One of the reasons she felt the need to devote an entire morning to writing a recipe for cooking lobster, as a way of documenting exactly what needed to be done, step by step, was so that she could follow that particular trail back into the woods the next time she wanted to make it. She needed to have a perfect, highly detailed recipe because she feared she lacked perfect culinary pitch. Had she been a more instinctive, “natural” cook, she might have felt less compelled to parse each recipe, to tackle each one as though getting it right were a matter of life and death. The recipes are so infamously long because Julia herself required such details.

Evidence of her obsession, and the ecstasy it produced, would fill an entire book, and did. Page after page of
As Always, Julia: The Letters of Julia Child and Avis DeVoto
is filled with lengthy passages attesting to Julia’s near-manic joy about food: eating it, cooking it, and everything associated with it: “We also ran into a beautiful
Bordeaux 1929, that is just perfectly matured, and is everything one reads about that a wonderful Bordeaux should be but rarely tastes. It is really something to swoon over, the wonderful rich exciting bouquet, that excitement as it fills the mouth … I’m swooning over the typewriter just at the thought of them.”

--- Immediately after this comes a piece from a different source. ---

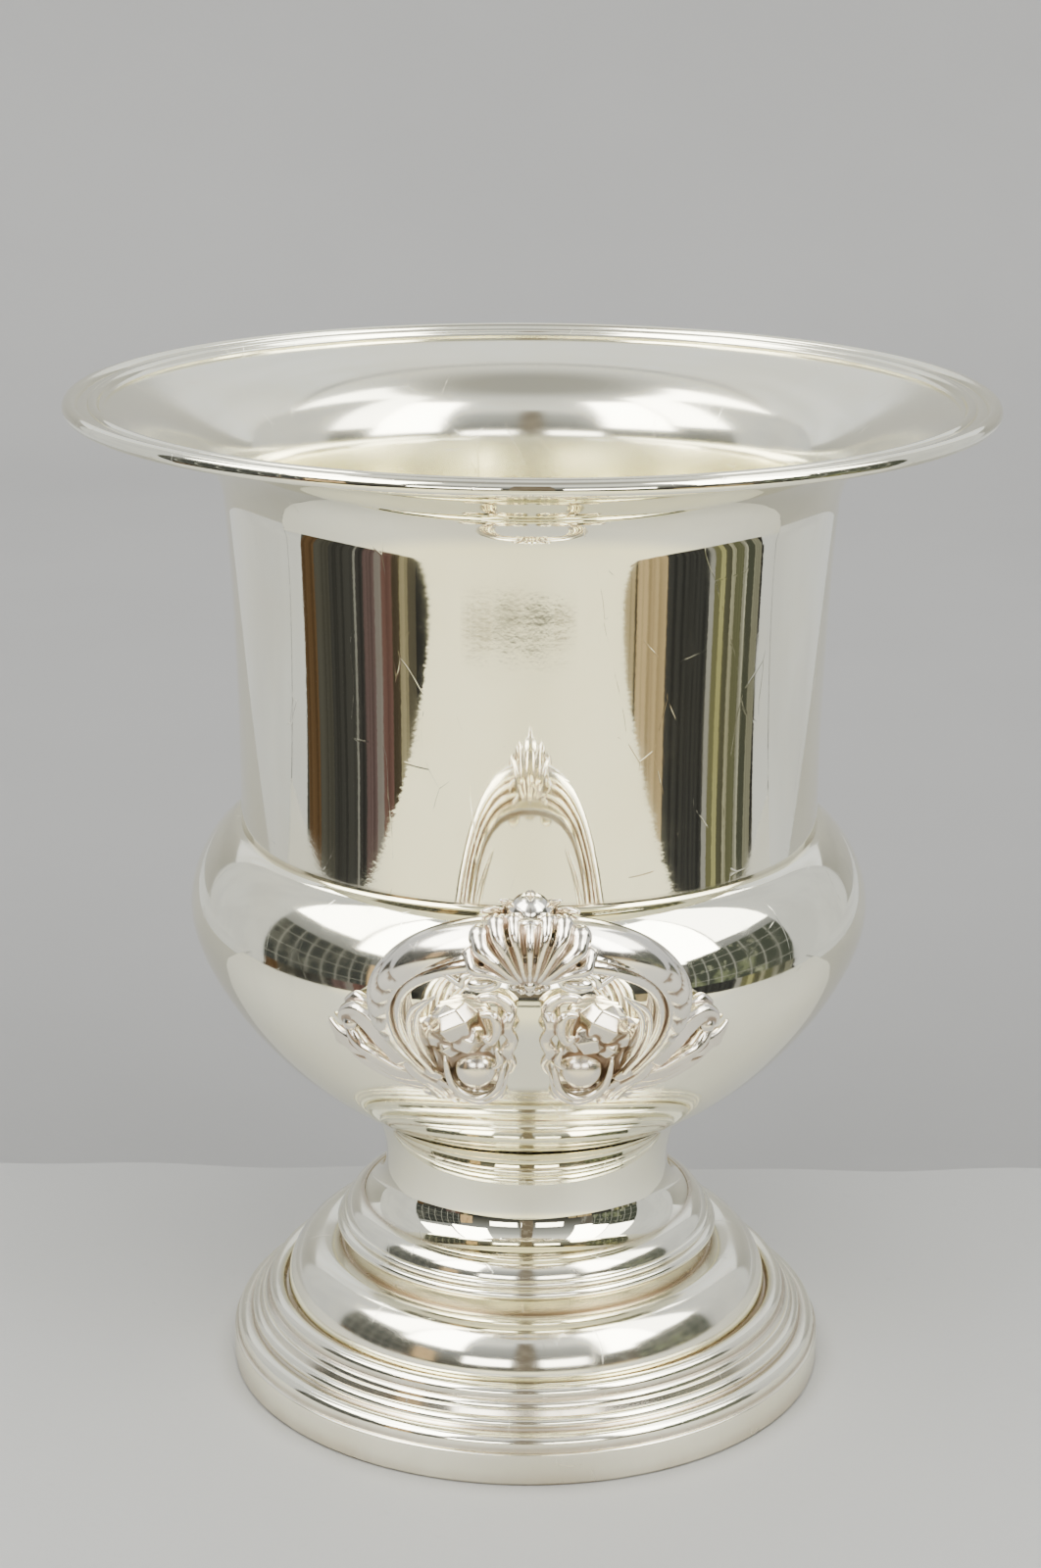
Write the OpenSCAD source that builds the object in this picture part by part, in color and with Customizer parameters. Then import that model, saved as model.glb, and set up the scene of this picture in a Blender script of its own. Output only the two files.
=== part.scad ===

In 1952, while Julia was still hoping, somehow, to make a career around cooking, she wrote a fan letter to a journalist and historian named Bernard DeVoto in response to a piece he’d written in
Harper’s Magazine
bemoaning the mediocre stainless-steel knives found in most American kitchens. So grateful was Julia that someone had brought this egregious problem to light, she sent along a “nice little French model” from her
batterie de cuisine.

Avis DeVoto, Bernard’s wife, handled all of his correspondence. The thought of the gifted, sage, and canny Avis handling her husband’s fan mail a la Vera Nabokov who, I read once, also escorted her husband around when it rained, to save him having to clutter his mind with learning to open an umbrella, is another rant for another time.
*
In any case, Avis answered Julia’s letter, and the two became devoted pen pals, then best friends, confidantes, and colleagues. Julia would refer to her, alternately, as her “wet nurse” and her “mentor.”